Banfi achieved a stable position in Italian academia around the age of 45, in 1931, after several years teaching in high schools. At the beginning of the 1920s, he was repeatedly singled out as an antifascist and signed the antifascist manifesto promoted by Benedetto Croce in 1925. Nonetheless, to obtain his chair at the University of Milan, he had to compromise with the regime: he solicited affiliation to the fascist party and took the oath that was imposed in 1931 on all professors of Italian universities, and which was refused just by a dozen of them. Among those was Banfi’s first master, Piero Martinetti, who chose an early retirement. But despite the hostility of the regime Martinetti was able to ensure his succession at the University of Milan for his pupil Banfi. Such compromises were common at that time for many other antifascist professors and intellectuals. Thanks to his position in the Milanese University, Banfi was able to create a circle of pupils and friends who later joined the resistance in Lombardy and actively contributed to the renaissance of Italian cultural in the aftermath of World War II.

banfi3

Banfi’s pupils reflect the openness of his thought. His philosophy is founded upon the themes of the crisis and the person but developed to explain the autonomy of the diverse “spiritual spheres” which shape both life and human knowledge. Similarly, his pupils shared a basic approach to philosophy but, instead of offering a dogmatic replication of Banfi’s approach, they propagated it to different fields of culture: from philosophy (Enzo Paci, Giulio Preti and Fulvio Papi) to anthropology (Remo Cantoni), from pedagogy (Giovanni Maria Bertin) to history of science (Paolo Rossi), from politics to journalism (Aldo Tortorella and Rossana Rossanda), from philology (Maria Corti) to poetry (Vittorio Sereni, Antonia Pozzi and Daria Menicanti), from cinema to music and music criticism (Mario Monicelli, Nino Rota, Luigi Rognoni and Raffaele De Grada), from aesthetics to artistic practice (Luciano Anceschi and Dino Formaggio), and to the industry of publishing, teaching activity and cultural organization (Arnoldo Mondadori and the sisters Clelia and Ottavia Abate).

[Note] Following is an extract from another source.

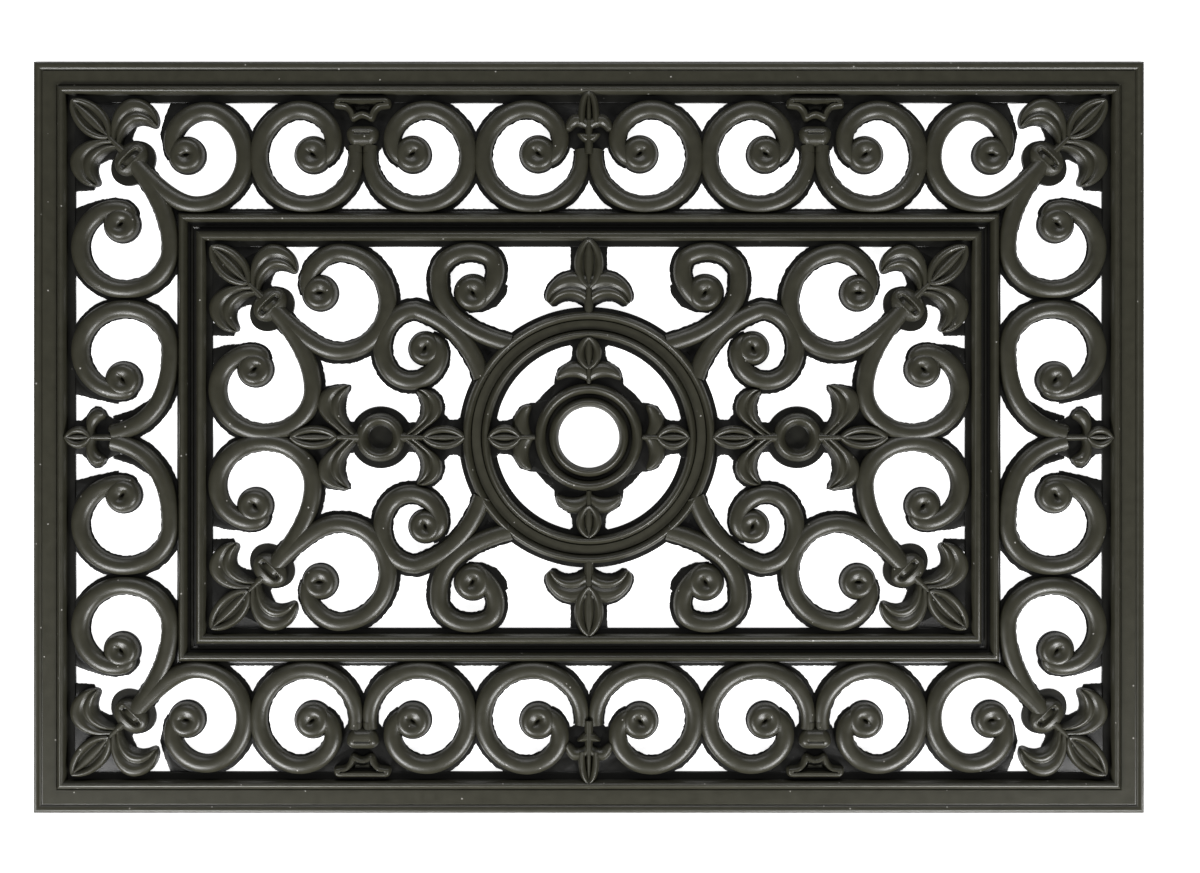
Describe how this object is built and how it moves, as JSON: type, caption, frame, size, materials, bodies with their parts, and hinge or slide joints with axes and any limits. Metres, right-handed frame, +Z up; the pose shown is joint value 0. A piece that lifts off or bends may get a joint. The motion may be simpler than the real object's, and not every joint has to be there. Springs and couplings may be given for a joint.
{
  "type": "doormat",
  "caption": "Rectangular openwork rubber doormat moulded as scrollwork, with a beaded border, an inner frame, leaf ornaments at the corners and a round medallion with an open hub.",
  "frame": {"origin": "centre of the underside, on the floor", "axes": "+X along the length, +Y along the width, +Z up out of the floor"},
  "size_m": [0.904, 0.612, 0.012],
  "materials": {
    "rubber": "satin"
  },
  "bodies": {
    "root": {"outer_border": "rubber", "inner_frame": "rubber", "medallion_ring": "rubber", "medallion_hub": "rubber", "hub_fleur_north": "rubber", "hub_fleur_west": "rubber", "hub_fleur_south": "rubber", "hub_fleur_east": "rubber", "band_fleur_north": "rubber", "field_fleur_north": "rubber", "band_fleur_south": "rubber", "field_fleur_south": "rubber", "band_fleur_east": "rubber", "star_east": "rubber", "band_fleur_west": "rubber", "star_west": "rubber", "end_scroll_inner_ne": "rubber", "end_scroll_middle_ne": "rubber", "end_scroll_outer_ne": "rubber", "crown_collar_ne": "rubber", "side_scroll_ne": "rubber", "corner_scrolls_ne": "rubber", "corner_fleur_ne": "rubber", "field_corner_fleur_ne": "rubber", "field_corner_scrolls_ne": "rubber", "field_scroll_lower_ne": "rubber", "field_scroll_upper_ne": "rubber", "end_scroll_inner_nw": "rubber", "end_scroll_middle_nw": "rubber", "end_scroll_outer_nw": "rubber", "crown_collar_nw": "rubber", "side_scroll_nw": "rubber", "corner_scrolls_nw": "rubber", "corner_fleur_nw": "rubber", "field_corner_fleur_nw": "rubber", "field_corner_scrolls_nw": "rubber", "field_scroll_lower_nw": "rubber", "field_scroll_upper_nw": "rubber", "end_scroll_inner_sw": "rubber", "end_scroll_middle_sw": "rubber", "end_scroll_outer_sw": "rubber", "crown_collar_sw": "rubber", "side_scroll_sw": "rubber", "corner_scrolls_sw": "rubber", "corner_fleur_sw": "rubber", "field_corner_fleur_sw": "rubber", "field_corner_scrolls_sw": "rubber", "field_scroll_lower_sw": "rubber", "field_scroll_upper_sw": "rubber", "end_scroll_inner_se": "rubber", "end_scroll_middle_se": "rubber", "end_scroll_outer_se": "rubber", "crown_collar_se": "rubber", "side_scroll_se": "rubber", "corner_scrolls_se": "rubber", "corner_fleur_se": "rubber", "field_corner_fleur_se": "rubber", "field_corner_scrolls_se": "rubber", "field_scroll_lower_se": "rubber", "field_scroll_upper_se": "rubber"}
  },
  "joints": []
}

In the 1940s and 1950s, Banfi was active in three institutional fields: academia (particularly in the Universities of Milan and Perugia), publishing (working mainly with the Bompiani, Garzanti, and Mondadori publishing houses), and politics (supporting the resistance and then serving two terms as a senator of the newly established Republic for the Communist Party). He also established close ties with young intellectuals who, despite not being his direct pupils, found in him a friend and collaborator. Two examples are Eugenio Curiel and Norberto Bobbio, whose bonds with Banfi were, respectively, of political and philosophical nature. Before being murdered by the fascists in February 1945, the physicist Curiel had created with Banfi the “Youth Front” (“Fronte della Gioventù”). Bobbio, on the other hand, enjoyed Banfi’s guidance for his early studies on phenomenology and existentialism.

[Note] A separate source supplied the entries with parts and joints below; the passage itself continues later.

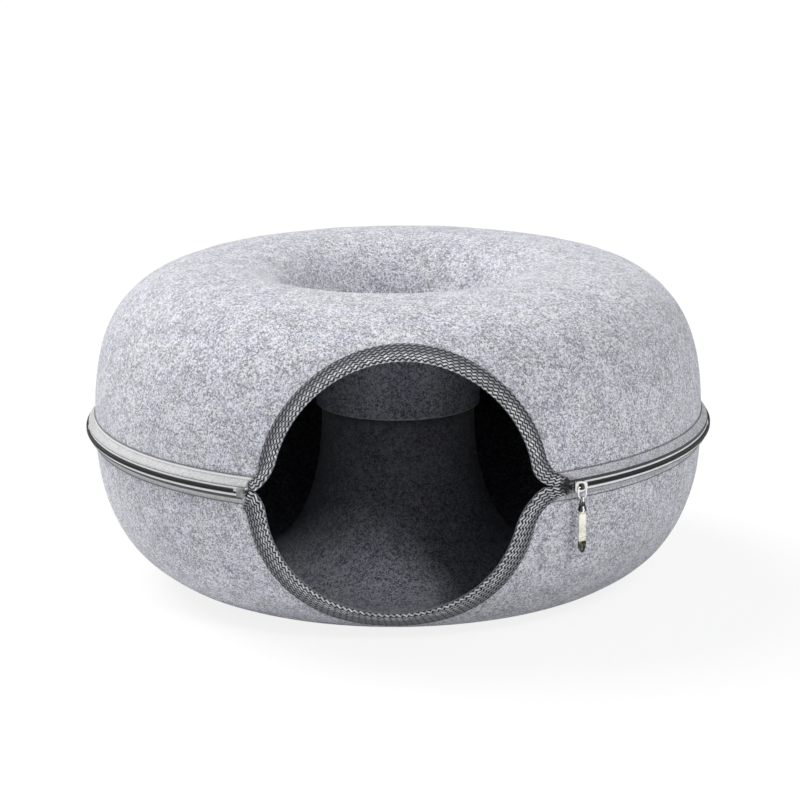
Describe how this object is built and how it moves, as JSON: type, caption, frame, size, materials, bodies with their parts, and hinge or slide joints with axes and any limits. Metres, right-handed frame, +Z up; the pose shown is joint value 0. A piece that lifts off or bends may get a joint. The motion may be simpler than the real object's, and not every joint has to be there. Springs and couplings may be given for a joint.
{
  "type": "donut cat tunnel",
  "caption": "Ring shaped felt tunnel for a cat, in two zipped half shells with a centre hole, a round bound mouth at the front and a zip slider with a hanging metal pull.",
  "frame": {"origin": "on the floor, under the middle of the bounding box; the centre hole's axis is 14 mm in front of it, because the mouth cuts the front of the ring away", "axes": "+Z up, the mouth faces -Y, +X to the right of someone who looks into the mouth"},
  "size_m": [0.6042, 0.5763, 0.3029],
  "materials": {
    "felt": "pressed heather grey felt",
    "mouth_binding": "dark grey herringbone tape",
    "zip_tape": "pale grey woven tape",
    "zip_coil": "black nylon coil",
    "zip_fittings": "satin grey",
    "plated_metal": "bright plating"
  },
  "bodies": {
    "tunnel": {"upper_shell": "felt", "lower_shell": "felt", "upper_mouth_binding": "mouth_binding", "lower_mouth_binding": "mouth_binding", "upper_zip_tape": "zip_tape", "lower_zip_tape": "zip_tape", "upper_zip_coil": "zip_coil", "lower_zip_coil": "zip_coil", "upper_top_stop": "zip_fittings", "lower_top_stop": "zip_fittings", "insert_pin": "zip_fittings", "retainer_box": "zip_fittings"},
    "slider": {"slider_body": "plated_metal"},
    "ring": {"pull_ring": "plated_metal"},
    "link": {"pull_link": "plated_metal", "link_pin": "plated_metal"},
    "tab": {"pull_tab": "plated_metal"}
  },
  "joints": [
    {"name": "slider_travel", "type": "hinge", "parent": "tunnel", "child": "slider", "pos_m": [0, -0.01367, 0.15], "axis": [0, 0, 1], "range_deg": [0, 298]},
    {"name": "ring_swing", "type": "hinge", "parent": "slider", "child": "ring", "pos_m": [0.16122, -0.27228, 0.15], "axis": [-0.8486, -0.529, 0], "range_deg": [-4, 130]},
    {"name": "link_swing", "type": "hinge", "parent": "ring", "child": "link", "pos_m": [0.16122, -0.27228, 0.1394], "axis": [0.8486, 0.529, 0], "range_deg": [-55, 5]},
    {"name": "tab_swing", "type": "hinge", "parent": "link", "child": "tab", "pos_m": [0.16122, -0.27228, 0.1293], "axis": [0.529, -0.8486, 0], "range_deg": [-60, 60]}
  ]
}
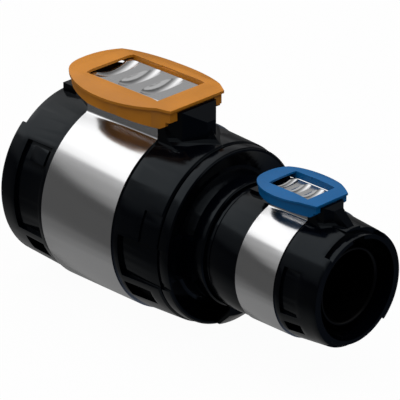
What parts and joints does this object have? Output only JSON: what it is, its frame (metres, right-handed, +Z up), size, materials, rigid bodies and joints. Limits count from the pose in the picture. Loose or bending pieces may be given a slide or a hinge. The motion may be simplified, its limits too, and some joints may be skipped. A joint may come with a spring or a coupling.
{
  "type": "pipe reducer",
  "caption": "Clamp-type reducer that joins a wide plastic pipe to a narrower one: black collars with steel bands and coloured clips on top of the band crowns.",
  "frame": {"origin": "centre of the large mouth, on the pipe axis, at the end of the guide land", "axes": "+X along the pipe axis towards the small mouth, +Z up through the band crowns and clips"},
  "size_m": [0.162, 0.078, 0.0931],
  "materials": {
    "black_plastic": "satin black moulding",
    "steel": "bright rolled sheet",
    "orange_plastic": "satin",
    "blue_plastic": "satin",
    "sleeve_plastic": "matt",
    "grip_plastic": "matt acetal",
    "rubber": "matt"
  },
  "bodies": {
    "root": {"reducer_body": "black_plastic", "large_clamp_shell": "black_plastic", "small_clamp_shell": "black_plastic", "large_press_band": "steel", "small_press_band": "steel", "large_clip": "orange_plastic", "small_clip": "blue_plastic", "large_support_sleeve": "sleeve_plastic", "small_support_sleeve": "sleeve_plastic", "large_grip_ring": "grip_plastic", "small_grip_ring": "grip_plastic", "large_backing_ring": "black_plastic", "small_backing_ring": "black_plastic", "large_seal": "rubber", "small_seal": "rubber", "large_sleeve_ring": "rubber", "small_sleeve_ring": "rubber"}
  },
  "joints": []
}
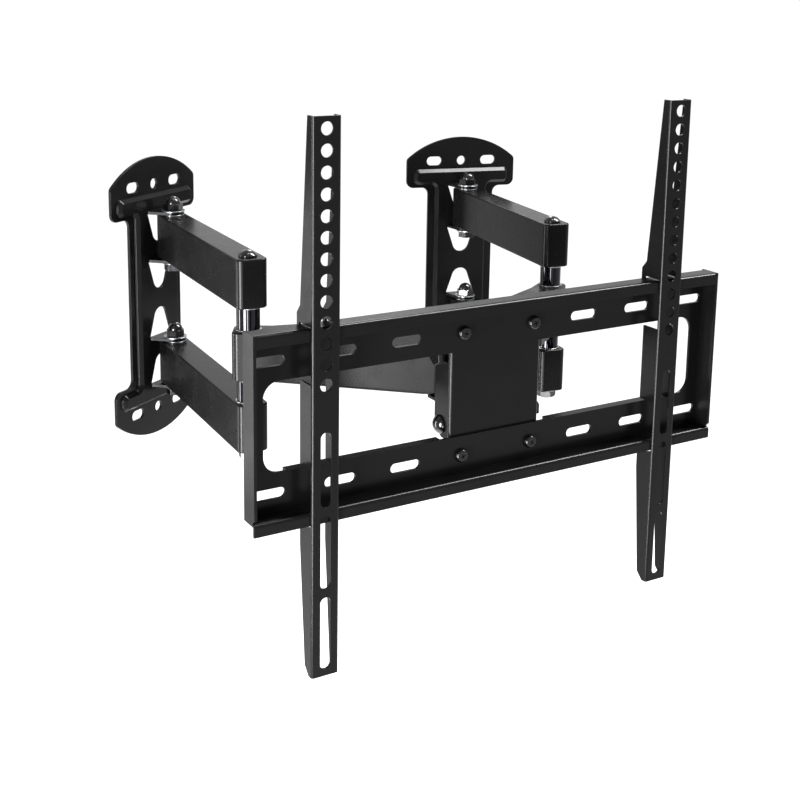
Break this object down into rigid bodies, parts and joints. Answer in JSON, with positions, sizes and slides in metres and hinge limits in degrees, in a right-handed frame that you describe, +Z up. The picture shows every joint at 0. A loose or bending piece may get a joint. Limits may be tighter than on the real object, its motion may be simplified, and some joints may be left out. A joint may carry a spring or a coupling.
{
  "type": "full motion tv wall mount",
  "caption": "Full motion TV wall mount: wall plates with eared pivots, paired box arms, tapered forearms, a swivel and tilt head, a pressed frame and sliding drilled uprights.",
  "frame": {"origin": "middle of the left wall plate's back face, level with the middle of the arms", "axes": "+X along the TV frame's rails to the right seen from the TV side, +Y from the TV frame to the wall side, +Z up"},
  "size_m": [0.5026, 0.4222, 0.4552],
  "materials": {
    "black_steel": "satin black powder coat",
    "black_fastener": "glossy black zinc and oil",
    "black_post": "polished black nickel",
    "nylon": "natural nylon",
    "sleeve_steel": "drawn steel tube",
    "zinc_washer": "zinc plate"
  },
  "bodies": {
    "left_wall": {"wall_plate_left": "black_steel", "wall_bolts_left": "black_fastener", "wall_cap_nuts_left": "black_fastener", "wall_washers_left": "zinc_washer"},
    "left_arm": {"upper_arm_left": "black_steel", "lower_arm_left": "black_steel", "arm_sleeves_left": "sleeve_steel", "elbow_bolt_left": "black_fastener", "elbow_nut_left": "black_fastener", "elbow_posts_left": "black_post", "elbow_washers_left": "zinc_washer"},
    "left_forearm": {"forearm_left": "black_steel", "forearm_sleeves_left": "sleeve_steel"},
    "head": {"swivel_head": "black_steel", "head_bolts": "black_fastener", "head_nuts": "black_fastener", "head_washers": "nylon", "tilt_lock_bolts": "black_fastener", "tilt_lock_nuts": "black_fastener"},
    "screen": {"tilt_bracket": "black_steel", "tilt_pivot_bolt": "black_fastener", "tilt_pivot_nut": "black_fastener", "tv_frame": "black_steel", "rail_bolts": "black_fastener", "rail_nuts": "black_fastener"},
    "left_upright": {"upright_left": "black_steel"},
    "right_upright": {"upright_right": "black_steel"},
    "right_forearm": {"forearm_right": "black_steel", "forearm_sleeves_right": "sleeve_steel"},
    "right_arm": {"upper_arm_right": "black_steel", "lower_arm_right": "black_steel", "arm_sleeves_right": "sleeve_steel", "elbow_bolt_right": "black_fastener", "elbow_nut_right": "black_fastener", "elbow_posts_right": "black_post", "elbow_washers_right": "zinc_washer"},
    "right_wall": {"wall_plate_right": "black_steel", "wall_bolts_right": "black_fastener", "wall_cap_nuts_right": "black_fastener", "wall_washers_right": "zinc_washer"}
  },
  "joints": [
    {"name": "left_wall_hinge", "type": "hinge", "parent": "left_wall", "child": "left_arm", "pos_m": [0.01389, -0.02198, 0], "axis": [0, 0, -1], "range_deg": [-50, 50]},
    {"name": "left_elbow", "type": "hinge", "parent": "left_arm", "child": "left_forearm", "pos_m": [0.00212, -0.23265, 0], "axis": [0, 0, 1], "range_deg": [-50, 44]},
    {"name": "left_head_hinge", "type": "hinge", "parent": "left_forearm", "child": "head", "pos_m": [0.15277, -0.31789, 0], "axis": [0, 0, -1], "range_deg": [-15, 29]},
    {"name": "tilt", "type": "hinge", "parent": "head", "child": "screen", "pos_m": [0.17477, -0.34889, -0.05], "axis": [1, 0, 0], "range_deg": [-5, 15]},
    {"name": "left_upright_slide", "type": "slide", "parent": "screen", "child": "left_upright", "axis": [1, 0, 0], "range_m": [-0.025, 0.075]},
    {"name": "right_upright_slide", "type": "slide", "parent": "screen", "child": "right_upright", "axis": [1, 0, 0], "range_m": [-0.075, 0.025]},
    {"name": "right_head_hinge", "type": "hinge", "parent": "head", "child": "right_forearm", "pos_m": [0.19677, -0.31789, 0], "axis": [0, 0, -1], "range_deg": [-15, 34]},
    {"name": "right_elbow", "type": "hinge", "parent": "right_forearm", "child": "right_arm", "pos_m": [0.33874, -0.21885, 0], "axis": [0, 0, 1], "range_deg": [-50, 44]},
    {"name": "right_wall_hinge", "type": "hinge", "parent": "right_arm", "child": "right_wall", "pos_m": [0.37248, -0.01056, 0], "axis": [0, 0, -1], "range_deg": [-50, 50]}
  ]
}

The ensemble of Banfi’s pupils, friends, and collaborators is a polyphonic though sometimes dissonant choir of intellectual voices. Their shared features are easily recognizable ex post facto. They gravitated towards the city of Milan, lived a passionate and troubled political commitment mostly of communist or socialist inspiration, and often showed a relevant interest in phenomenology. Banfi’s draw on those intellectual voices was diverse both in intensity and in meaning. For most of them, he always remained an essential reference. But others, sooner or later, conflicted with him. It would be a historiographical mistake, though, not to see the importance that Banfi had for this whole milieu: he was capable of attracting new cultural energies and of helping them to flourish. Banfi’s philosophy did not crystallize as a monument of thought requiring the devotion of his followers but rather stimulated a lively and diverse movement which contributed substantially to the development of Italian democratic culture. It is in this sense that we can undoubtedly speak of a “Scuola di Milano” – using the expression created by Fulvio Papi in 1990 – even though those who participated in it did not see themselves as part of a “school.”

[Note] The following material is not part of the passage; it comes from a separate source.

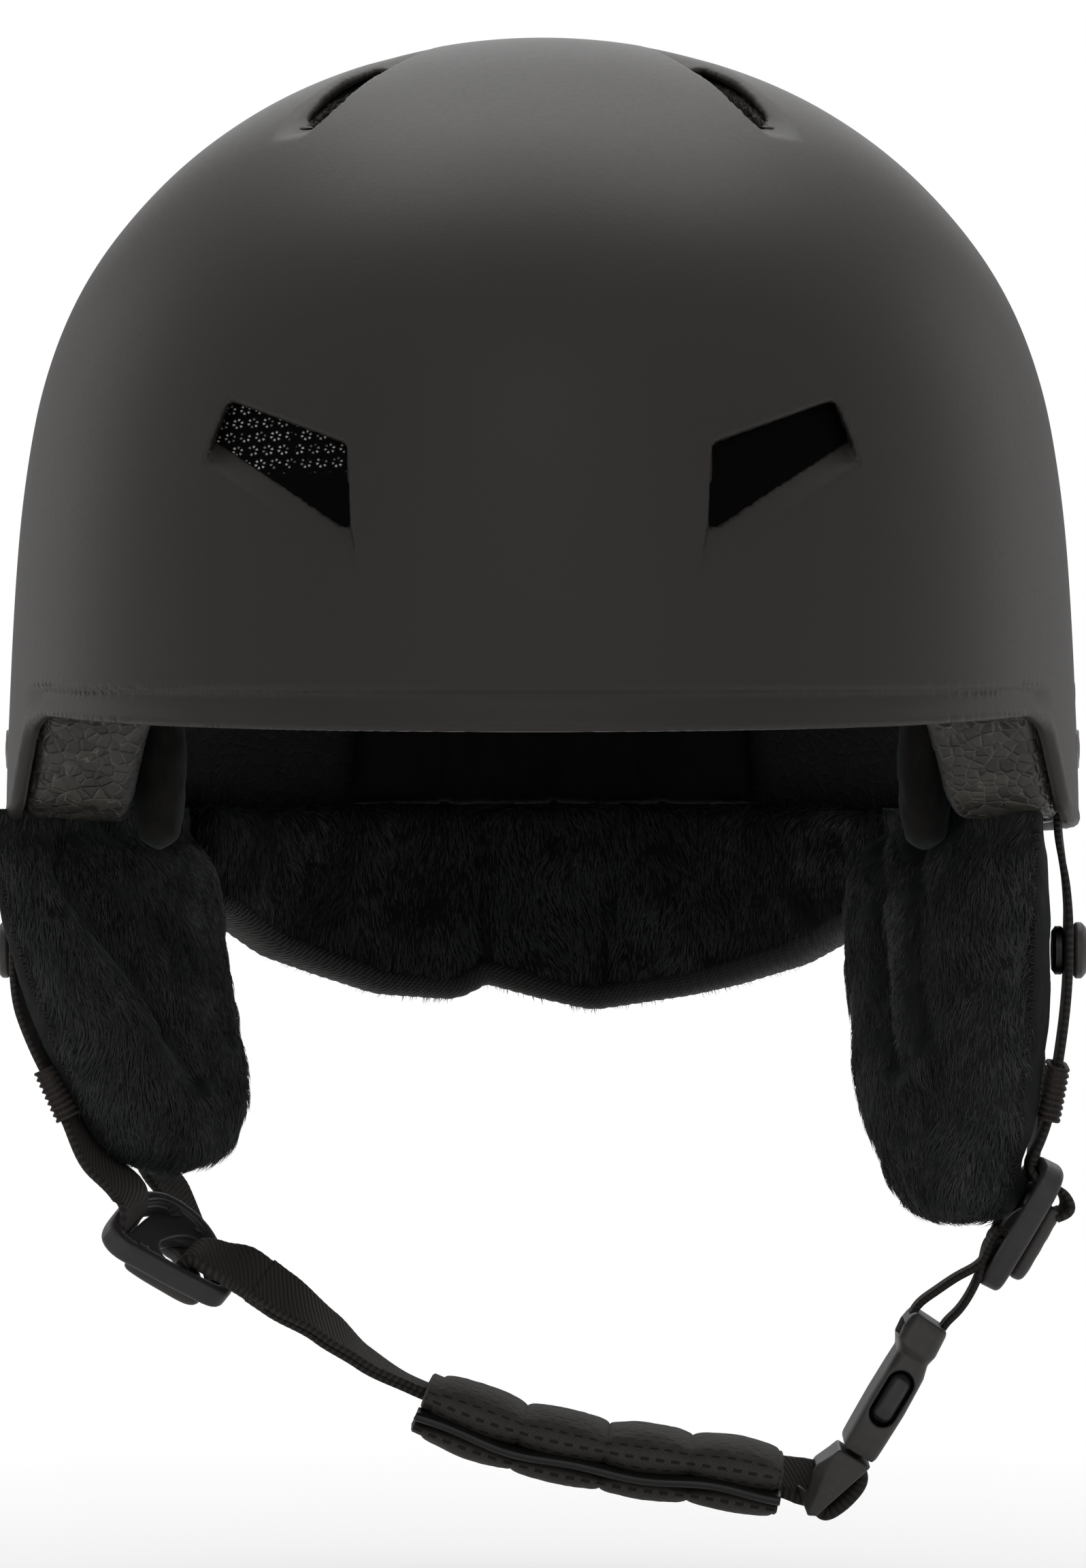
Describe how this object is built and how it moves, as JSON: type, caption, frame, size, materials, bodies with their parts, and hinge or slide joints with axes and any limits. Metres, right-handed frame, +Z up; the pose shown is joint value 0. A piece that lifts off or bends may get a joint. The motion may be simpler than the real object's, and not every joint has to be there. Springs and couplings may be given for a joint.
{
  "type": "ski helmet",
  "caption": "Ski helmet with a domed hard shell over a foam liner, plush ear pads and neck liner, strap dividers, a padded chin strap with side-release buckle and a rear goggle clip.",
  "frame": {"origin": "the point on the centreline where the crown pad rests on the top of the head", "axes": "+Z up, the face opening looks along -Y, the wearer's left is +X"},
  "size_m": [0.2204, 0.2848, 0.3008],
  "materials": {
    "shell": "matte, fine texture",
    "foam": "moulded bead foam",
    "vent_mesh": "woven mesh",
    "comfort_fabric": "brushed pile",
    "plush": "deep plush pile",
    "webbing": "ribbed weave",
    "chin_fabric": "perforated mesh knit",
    "elastic": "ribbed elastic",
    "moulded": "satin moulded plastic",
    "steel": "blackened rim"
  },
  "bodies": {
    "root": {"outer_shell": "shell", "eps_liner": "foam", "front_vent_mesh_right": "vent_mesh", "front_vent_mesh_left": "vent_mesh", "brow_pad": "comfort_fabric", "crown_pad": "comfort_fabric", "side_pad_right": "comfort_fabric", "side_pad_left": "comfort_fabric", "nape_pad": "comfort_fabric", "temple_pad_right": "comfort_fabric", "temple_pad_left": "comfort_fabric", "ear_pad_left": "plush", "ear_pad_right": "plush", "neck_liner": "plush", "strap_front_right": "webbing", "strap_rear_right": "webbing", "strap_front_left": "webbing", "strap_rear_left": "webbing", "strap_rivets": "steel", "rivet_washers": "steel", "liner_plugs": "moulded", "snap_caps": "moulded", "snap_sockets": "steel", "strap_keeper_right": "elastic", "strap_keeper_left": "elastic", "strap_divider_right": "moulded", "strap_divider_left": "moulded", "divider_pins": "moulded", "lower_loop_right": "webbing", "lower_loop_left": "webbing", "goggle_retainer_base": "moulded", "goggle_retainer_pin": "steel", "goggle_retainer_stud": "moulded"},
    "goggle_retainer": {"goggle_retainer_strap": "moulded", "goggle_retainer_cap": "moulded"},
    "lever_right": {"divider_lever_right": "moulded"},
    "lever_left": {"divider_lever_left": "moulded"},
    "strap_end": {"chin_webbing_end": "webbing"},
    "chin_strap": {"chin_webbing_free": "webbing", "chin_webbing_core": "webbing", "chin_pad": "chin_fabric", "buckle_plug": "moulded", "plug_webbing_loop": "webbing"},
    "prong_front": {"buckle_prong_front": "moulded"},
    "prong_rear": {"buckle_prong_rear": "moulded"},
    "socket_side": {"buckle_socket": "moulded", "socket_strand_inner": "webbing", "socket_strand_outer": "webbing"}
  },
  "joints": [
    {"name": "goggle_retainer_flip", "type": "hinge", "parent": "root", "child": "goggle_retainer", "pos_m": [0, 0.1444, -0.062], "axis": [1, 0, 0], "range_deg": [0, 110]},
    {"name": "divider_lock_right", "type": "hinge", "parent": "root", "child": "lever_right", "pos_m": [-0.07422, -0.00269, -0.21345], "axis": [0.7782, 0, -0.628], "range_deg": [0, 75]},
    {"name": "divider_lock_left", "type": "hinge", "parent": "root", "child": "lever_left", "pos_m": [0.09893, -0.00287, -0.20911], "axis": [0.4472, 0, 0.8944], "range_deg": [0, 75]},
    {"name": "chin_strap_swing", "type": "hinge", "parent": "root", "child": "strap_end", "pos_m": [0, -0.017, -0.2162], "axis": [1, 0, 0], "range_deg": [-60, 40]},
    {"name": "buckle_release", "type": "slide", "parent": "strap_end", "child": "chin_strap", "axis": [-0.5151, 0, -0.8571], "range_m": [0, 0.024], "deforming": ["chin_webbing_free", "buckle_prong_front", "buckle_prong_rear"]},
    {"name": "prong_front_squeeze", "type": "hinge", "parent": "chin_strap", "child": "prong_front", "pos_m": [0.06371, -0.0221, -0.25361], "axis": [-0.8571, 0, 0.5151], "range_deg": [0, 9], "stiffness_Nm_per_rad": 0.02},
    {"name": "prong_rear_squeeze", "type": "hinge", "parent": "chin_strap", "child": "prong_rear", "pos_m": [0.06371, -0.0119, -0.25361], "axis": [0.8571, 0, -0.5151], "range_deg": [0, 9], "stiffness_Nm_per_rad": 0.02},
    {"name": "socket_swing", "type": "hinge", "parent": "root", "child": "socket_side", "pos_m": [0.088, -0.017, -0.2162], "axis": [1, 0, 0], "range_deg": [-60, 40]}
  ],
  "couplings": [
    {"joint": "socket_swing", "follows": "chin_strap_swing", "ratio": 1}
  ]
}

banfi4In Italy, debates and research on this school have increased in the last years, also involving new generations of scholars coming from cultural milieus not directly connected with the “Milanese tradition.” The renewal of these studies – to which this blog aims at contributing – has also been facilitated by recent reorganizations of Banfi’s documentary legacy. The materials preserved and promoted by the archives of Milan (Archivio della Biblioteca di Filosofia dell’Università di Milano), Varese (Centro Internazionale Insubrico “Carlo Cattaneo” e “Giulio Preti”) e Reggio Emilia (Biblioteca Panizzi), shed new light on the fundamental role that Banfi and his school played in the philosophical, cultural and political history of Italian “Novecento”. Even so, Banfi’s thought and work still haven’t received proper attention outside of Italy. His writings on Galileo and his aesthetical studies spread with various translation to the Iberian world and the Slavic languages and his essays on Marxism were translated even in Japanese, but little attention has been dedicated to the general structure of Banfi’s philosophy. This lack of attention is even stranger if we consider how strongly the English-speaking debate has lately focused on the Italian studies and the Novecento in particular.